### Work required
Look in the material below for the line with "screw = screw.cut(cross_recess(end_head_height))" and the line with "if empty is", then set down exactly those two lines and all lines between, nothing more.

------

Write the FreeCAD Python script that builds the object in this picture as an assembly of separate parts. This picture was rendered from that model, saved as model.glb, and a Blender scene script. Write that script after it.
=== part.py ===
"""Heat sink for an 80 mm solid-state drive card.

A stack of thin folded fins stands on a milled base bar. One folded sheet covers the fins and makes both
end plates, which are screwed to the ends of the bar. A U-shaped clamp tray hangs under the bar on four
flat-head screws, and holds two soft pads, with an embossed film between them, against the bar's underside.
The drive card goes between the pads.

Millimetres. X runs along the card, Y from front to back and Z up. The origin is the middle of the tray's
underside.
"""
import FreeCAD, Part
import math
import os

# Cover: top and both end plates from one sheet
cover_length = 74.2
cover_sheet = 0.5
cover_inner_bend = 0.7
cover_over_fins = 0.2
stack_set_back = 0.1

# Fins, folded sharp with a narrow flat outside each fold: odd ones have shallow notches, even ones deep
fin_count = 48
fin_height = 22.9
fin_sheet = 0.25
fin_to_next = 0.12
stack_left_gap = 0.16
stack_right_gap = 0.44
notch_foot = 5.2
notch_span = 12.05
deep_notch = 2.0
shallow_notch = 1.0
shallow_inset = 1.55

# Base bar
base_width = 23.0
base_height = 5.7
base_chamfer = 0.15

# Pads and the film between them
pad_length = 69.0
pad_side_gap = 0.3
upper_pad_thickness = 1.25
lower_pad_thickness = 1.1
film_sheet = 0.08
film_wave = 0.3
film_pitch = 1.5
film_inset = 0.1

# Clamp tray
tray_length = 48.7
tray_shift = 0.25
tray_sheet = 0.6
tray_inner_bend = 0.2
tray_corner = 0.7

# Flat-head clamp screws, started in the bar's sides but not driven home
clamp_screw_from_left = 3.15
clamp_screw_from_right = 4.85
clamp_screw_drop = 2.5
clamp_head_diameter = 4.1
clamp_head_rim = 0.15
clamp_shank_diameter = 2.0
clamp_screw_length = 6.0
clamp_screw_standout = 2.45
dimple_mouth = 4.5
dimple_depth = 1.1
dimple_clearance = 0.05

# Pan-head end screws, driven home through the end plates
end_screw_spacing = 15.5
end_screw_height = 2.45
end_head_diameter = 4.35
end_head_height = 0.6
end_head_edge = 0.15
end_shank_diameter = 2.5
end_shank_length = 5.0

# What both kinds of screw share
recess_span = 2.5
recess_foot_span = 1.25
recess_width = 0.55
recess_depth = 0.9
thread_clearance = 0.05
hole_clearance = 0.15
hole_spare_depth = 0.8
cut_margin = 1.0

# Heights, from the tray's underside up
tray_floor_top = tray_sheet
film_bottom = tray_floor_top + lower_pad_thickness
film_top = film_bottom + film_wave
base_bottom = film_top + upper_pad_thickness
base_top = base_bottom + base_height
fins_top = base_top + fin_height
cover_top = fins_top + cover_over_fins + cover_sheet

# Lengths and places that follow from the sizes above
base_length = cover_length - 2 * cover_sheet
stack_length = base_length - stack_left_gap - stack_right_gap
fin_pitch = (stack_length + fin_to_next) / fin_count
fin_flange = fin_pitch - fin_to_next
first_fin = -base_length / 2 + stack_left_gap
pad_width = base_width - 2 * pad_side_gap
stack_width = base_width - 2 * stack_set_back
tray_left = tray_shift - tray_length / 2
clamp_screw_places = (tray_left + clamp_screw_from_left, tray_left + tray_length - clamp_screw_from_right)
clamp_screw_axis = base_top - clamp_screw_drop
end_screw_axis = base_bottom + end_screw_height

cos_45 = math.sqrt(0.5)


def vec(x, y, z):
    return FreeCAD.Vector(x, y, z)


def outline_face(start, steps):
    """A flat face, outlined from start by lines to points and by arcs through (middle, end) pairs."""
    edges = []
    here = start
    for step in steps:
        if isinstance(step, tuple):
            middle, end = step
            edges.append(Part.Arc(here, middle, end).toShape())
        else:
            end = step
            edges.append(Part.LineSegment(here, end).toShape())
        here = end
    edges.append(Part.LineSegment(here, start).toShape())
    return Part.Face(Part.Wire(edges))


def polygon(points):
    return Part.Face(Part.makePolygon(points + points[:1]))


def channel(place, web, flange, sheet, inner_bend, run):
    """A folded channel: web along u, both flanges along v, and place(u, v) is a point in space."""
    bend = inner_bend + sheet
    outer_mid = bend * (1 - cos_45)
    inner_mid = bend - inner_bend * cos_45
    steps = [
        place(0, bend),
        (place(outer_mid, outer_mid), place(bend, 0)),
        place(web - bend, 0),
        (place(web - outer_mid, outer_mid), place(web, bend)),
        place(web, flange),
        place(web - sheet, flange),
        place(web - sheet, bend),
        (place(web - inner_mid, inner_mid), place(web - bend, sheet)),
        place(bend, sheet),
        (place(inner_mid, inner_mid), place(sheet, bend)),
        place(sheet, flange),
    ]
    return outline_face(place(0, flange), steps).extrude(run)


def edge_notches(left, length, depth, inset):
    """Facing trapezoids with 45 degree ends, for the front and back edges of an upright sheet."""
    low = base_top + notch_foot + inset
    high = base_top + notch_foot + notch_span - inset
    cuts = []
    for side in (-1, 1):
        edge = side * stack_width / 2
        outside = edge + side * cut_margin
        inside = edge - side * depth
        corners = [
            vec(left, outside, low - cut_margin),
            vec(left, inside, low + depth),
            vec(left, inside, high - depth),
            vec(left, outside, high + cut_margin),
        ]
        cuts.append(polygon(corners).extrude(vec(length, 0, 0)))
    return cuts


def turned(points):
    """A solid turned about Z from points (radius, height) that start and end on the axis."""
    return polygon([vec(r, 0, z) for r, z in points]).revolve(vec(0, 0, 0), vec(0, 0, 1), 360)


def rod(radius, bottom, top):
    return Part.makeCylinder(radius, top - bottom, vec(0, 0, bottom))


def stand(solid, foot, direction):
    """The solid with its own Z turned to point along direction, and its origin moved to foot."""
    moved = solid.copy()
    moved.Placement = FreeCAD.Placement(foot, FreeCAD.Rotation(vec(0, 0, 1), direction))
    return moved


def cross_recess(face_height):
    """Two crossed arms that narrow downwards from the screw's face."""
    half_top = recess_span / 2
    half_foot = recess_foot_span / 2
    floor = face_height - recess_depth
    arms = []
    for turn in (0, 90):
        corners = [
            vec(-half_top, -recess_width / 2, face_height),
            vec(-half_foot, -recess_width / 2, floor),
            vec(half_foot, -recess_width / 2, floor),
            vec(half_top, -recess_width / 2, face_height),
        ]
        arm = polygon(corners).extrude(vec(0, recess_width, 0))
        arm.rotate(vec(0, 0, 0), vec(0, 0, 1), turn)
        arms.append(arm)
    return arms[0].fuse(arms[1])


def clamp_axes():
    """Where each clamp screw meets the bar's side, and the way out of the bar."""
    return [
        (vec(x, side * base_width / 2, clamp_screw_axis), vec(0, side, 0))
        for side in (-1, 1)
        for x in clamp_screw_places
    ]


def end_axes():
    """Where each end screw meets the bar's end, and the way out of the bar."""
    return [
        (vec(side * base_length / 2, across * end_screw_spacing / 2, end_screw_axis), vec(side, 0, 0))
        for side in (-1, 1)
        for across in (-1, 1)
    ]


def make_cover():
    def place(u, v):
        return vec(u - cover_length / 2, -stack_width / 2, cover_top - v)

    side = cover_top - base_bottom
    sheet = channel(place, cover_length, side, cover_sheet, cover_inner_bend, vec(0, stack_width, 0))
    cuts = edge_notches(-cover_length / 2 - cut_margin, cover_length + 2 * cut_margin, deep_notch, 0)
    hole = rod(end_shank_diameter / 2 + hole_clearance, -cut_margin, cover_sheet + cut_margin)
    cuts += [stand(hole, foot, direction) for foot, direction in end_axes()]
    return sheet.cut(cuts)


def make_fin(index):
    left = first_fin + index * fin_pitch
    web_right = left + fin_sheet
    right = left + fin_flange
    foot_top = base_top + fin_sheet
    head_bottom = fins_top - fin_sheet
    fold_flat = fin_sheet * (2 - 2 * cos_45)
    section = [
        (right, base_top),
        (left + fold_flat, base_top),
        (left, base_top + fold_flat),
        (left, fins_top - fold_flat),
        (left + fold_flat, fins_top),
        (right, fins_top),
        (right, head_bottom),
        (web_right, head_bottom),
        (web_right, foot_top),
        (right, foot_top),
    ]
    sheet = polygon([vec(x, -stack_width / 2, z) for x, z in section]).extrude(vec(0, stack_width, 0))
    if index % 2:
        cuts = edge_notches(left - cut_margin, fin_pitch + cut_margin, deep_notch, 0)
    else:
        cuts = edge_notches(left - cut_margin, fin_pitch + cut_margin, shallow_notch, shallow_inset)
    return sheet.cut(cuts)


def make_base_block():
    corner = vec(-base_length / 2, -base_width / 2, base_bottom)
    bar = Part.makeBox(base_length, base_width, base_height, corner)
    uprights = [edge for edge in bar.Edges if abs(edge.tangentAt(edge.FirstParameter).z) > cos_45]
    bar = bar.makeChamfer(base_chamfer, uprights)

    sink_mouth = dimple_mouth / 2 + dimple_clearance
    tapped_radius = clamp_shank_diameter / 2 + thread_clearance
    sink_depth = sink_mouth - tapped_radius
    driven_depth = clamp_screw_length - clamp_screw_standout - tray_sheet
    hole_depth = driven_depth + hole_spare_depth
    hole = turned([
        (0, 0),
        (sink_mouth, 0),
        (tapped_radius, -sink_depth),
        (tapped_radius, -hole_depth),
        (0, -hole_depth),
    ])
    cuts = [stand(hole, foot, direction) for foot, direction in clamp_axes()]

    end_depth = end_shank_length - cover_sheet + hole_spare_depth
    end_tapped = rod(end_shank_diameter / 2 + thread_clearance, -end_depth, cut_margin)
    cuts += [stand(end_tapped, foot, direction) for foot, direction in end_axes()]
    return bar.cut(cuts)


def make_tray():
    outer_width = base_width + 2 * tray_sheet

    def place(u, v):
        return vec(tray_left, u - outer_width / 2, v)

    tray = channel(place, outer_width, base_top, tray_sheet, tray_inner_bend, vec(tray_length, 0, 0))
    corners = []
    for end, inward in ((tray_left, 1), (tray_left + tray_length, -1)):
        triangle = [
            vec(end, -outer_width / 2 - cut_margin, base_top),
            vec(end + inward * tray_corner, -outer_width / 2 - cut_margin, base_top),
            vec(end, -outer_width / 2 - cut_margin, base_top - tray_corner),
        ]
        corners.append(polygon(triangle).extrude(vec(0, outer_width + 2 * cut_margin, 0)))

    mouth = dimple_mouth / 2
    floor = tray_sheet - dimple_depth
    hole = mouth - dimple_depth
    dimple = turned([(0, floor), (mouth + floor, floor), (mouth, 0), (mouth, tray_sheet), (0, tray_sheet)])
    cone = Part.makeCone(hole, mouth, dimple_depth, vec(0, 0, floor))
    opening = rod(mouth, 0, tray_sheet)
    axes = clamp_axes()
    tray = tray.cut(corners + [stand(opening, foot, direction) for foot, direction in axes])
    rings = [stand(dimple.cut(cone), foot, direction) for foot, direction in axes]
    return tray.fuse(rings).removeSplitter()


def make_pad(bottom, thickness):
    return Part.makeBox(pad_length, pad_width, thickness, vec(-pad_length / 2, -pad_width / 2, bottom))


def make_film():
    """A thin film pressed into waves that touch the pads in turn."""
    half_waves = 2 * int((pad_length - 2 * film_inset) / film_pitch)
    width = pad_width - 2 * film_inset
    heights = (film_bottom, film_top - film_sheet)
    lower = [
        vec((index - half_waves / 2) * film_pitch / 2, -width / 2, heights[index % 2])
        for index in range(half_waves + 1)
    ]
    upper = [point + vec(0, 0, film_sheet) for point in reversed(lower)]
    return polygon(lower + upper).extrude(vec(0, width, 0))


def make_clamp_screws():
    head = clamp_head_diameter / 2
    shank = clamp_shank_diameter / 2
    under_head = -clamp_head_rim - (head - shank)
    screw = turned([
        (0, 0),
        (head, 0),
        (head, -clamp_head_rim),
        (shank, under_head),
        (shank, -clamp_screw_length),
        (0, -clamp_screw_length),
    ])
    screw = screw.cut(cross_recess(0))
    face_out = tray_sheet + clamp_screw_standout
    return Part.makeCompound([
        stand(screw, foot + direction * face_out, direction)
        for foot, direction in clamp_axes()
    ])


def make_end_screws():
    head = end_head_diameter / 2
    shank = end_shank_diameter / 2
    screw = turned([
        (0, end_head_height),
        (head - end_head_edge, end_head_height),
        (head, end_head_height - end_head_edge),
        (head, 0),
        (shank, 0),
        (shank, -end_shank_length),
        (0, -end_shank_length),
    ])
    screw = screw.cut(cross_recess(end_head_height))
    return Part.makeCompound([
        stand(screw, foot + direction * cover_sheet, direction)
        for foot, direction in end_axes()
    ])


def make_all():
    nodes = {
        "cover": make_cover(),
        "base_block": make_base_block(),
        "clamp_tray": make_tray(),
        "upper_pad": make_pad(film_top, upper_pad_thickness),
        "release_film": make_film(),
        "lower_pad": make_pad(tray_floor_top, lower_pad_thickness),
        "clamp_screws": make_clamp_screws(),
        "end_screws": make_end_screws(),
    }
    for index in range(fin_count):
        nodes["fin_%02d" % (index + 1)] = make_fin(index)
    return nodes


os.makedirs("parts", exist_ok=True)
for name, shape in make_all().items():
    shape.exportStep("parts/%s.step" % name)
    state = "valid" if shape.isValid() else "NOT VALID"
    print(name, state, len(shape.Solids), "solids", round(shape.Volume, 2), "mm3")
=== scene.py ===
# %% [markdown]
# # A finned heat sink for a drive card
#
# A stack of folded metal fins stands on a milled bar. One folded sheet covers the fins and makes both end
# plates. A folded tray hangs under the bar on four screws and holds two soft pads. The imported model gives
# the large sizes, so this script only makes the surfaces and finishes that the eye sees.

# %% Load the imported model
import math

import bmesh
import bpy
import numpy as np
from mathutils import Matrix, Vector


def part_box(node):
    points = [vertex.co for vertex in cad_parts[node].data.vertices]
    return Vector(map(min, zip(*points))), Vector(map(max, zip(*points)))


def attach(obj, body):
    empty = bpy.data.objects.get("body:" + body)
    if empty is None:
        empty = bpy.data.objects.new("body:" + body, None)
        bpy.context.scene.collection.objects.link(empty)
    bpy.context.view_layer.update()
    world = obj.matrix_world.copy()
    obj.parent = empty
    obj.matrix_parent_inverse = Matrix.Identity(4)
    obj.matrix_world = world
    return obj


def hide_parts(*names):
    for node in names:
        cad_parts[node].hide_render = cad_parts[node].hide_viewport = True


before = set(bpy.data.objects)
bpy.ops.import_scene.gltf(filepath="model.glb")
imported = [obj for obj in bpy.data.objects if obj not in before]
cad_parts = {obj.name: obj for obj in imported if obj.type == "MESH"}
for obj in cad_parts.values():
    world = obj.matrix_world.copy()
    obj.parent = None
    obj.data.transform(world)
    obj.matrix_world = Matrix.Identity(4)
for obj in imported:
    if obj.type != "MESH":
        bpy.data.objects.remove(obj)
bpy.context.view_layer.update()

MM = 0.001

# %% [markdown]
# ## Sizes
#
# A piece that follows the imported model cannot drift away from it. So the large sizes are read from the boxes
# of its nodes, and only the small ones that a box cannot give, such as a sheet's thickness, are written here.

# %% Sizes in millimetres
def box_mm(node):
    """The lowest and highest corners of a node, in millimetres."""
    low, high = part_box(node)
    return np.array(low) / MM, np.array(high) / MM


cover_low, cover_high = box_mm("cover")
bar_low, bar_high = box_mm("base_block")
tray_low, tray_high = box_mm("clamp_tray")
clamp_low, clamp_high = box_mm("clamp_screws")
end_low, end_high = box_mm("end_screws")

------

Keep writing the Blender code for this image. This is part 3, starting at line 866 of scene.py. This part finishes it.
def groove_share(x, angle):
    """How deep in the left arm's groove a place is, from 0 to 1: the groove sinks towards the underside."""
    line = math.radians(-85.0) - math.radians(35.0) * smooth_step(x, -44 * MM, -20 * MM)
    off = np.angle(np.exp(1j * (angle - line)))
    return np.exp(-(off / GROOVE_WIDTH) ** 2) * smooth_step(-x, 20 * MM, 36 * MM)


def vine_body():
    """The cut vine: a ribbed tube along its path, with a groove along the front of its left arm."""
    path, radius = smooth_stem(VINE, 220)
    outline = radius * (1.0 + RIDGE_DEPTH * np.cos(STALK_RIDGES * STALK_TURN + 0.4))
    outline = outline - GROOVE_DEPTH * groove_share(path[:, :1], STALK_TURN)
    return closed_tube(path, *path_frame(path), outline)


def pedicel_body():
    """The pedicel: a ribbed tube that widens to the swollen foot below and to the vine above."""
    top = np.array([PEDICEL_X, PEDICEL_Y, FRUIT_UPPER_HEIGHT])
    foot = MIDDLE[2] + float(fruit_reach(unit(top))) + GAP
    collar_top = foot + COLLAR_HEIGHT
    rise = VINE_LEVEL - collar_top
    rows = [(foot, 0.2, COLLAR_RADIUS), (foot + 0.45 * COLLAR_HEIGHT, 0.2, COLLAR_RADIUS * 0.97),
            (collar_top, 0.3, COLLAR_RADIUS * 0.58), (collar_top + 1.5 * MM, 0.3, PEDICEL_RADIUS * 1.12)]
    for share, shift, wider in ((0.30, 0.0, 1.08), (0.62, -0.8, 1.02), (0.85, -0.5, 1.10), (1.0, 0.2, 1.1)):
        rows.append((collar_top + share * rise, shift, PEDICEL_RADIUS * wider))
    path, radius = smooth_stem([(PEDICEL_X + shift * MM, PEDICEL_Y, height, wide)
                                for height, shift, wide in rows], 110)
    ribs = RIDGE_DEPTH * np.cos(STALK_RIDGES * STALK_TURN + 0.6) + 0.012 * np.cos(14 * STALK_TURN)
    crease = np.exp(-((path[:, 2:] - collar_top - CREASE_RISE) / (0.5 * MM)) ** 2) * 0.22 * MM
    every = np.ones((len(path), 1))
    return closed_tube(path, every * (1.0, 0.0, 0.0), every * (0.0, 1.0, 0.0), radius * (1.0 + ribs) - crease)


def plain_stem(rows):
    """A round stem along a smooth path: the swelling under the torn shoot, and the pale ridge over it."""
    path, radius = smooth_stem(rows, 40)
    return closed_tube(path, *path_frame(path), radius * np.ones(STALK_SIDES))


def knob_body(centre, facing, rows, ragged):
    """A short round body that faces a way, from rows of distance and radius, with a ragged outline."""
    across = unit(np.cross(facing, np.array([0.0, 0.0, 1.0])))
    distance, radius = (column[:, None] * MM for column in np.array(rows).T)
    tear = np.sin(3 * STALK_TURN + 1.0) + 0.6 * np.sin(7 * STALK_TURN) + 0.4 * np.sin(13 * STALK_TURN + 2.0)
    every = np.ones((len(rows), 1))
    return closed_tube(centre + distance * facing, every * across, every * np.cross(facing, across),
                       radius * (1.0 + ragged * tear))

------

### Final answer
    screw = screw.cut(cross_recess(end_head_height))
    return Part.makeCompound([
        stand(screw, foot + direction * cover_sheet, direction)
        for foot, direction in end_axes()
    ])


def make_all():
    nodes = {
        "cover": make_cover(),
        "base_block": make_base_block(),
        "clamp_tray": make_tray(),
        "upper_pad": make_pad(film_top, upper_pad_thickness),
        "release_film": make_film(),
        "lower_pad": make_pad(tray_floor_top, lower_pad_thickness),
        "clamp_screws": make_clamp_screws(),
        "end_screws": make_end_screws(),
    }
    for index in range(fin_count):
        nodes["fin_%02d" % (index + 1)] = make_fin(index)
    return nodes


os.makedirs("parts", exist_ok=True)
for name, shape in make_all().items():
    shape.exportStep("parts/%s.step" % name)
    state = "valid" if shape.isValid() else "NOT VALID"
    print(name, state, len(shape.Solids), "solids", round(shape.Volume, 2), "mm3")
=== scene.py ===
# %% [markdown]
# # A finned heat sink for a drive card
#
# A stack of folded metal fins stands on a milled bar. One folded sheet covers the fins and makes both end
# plates. A folded tray hangs under the bar on four screws and holds two soft pads. The imported model gives
# the large sizes, so this script only makes the surfaces and finishes that the eye sees.

# %% Load the imported model
import math

import bmesh
import bpy
import numpy as np
from mathutils import Matrix, Vector


def part_box(node):
    points = [vertex.co for vertex in cad_parts[node].data.vertices]
    return Vector(map(min, zip(*points))), Vector(map(max, zip(*points)))


def attach(obj, body):
    empty = bpy.data.objects.get("body:" + body)
    if empty is None:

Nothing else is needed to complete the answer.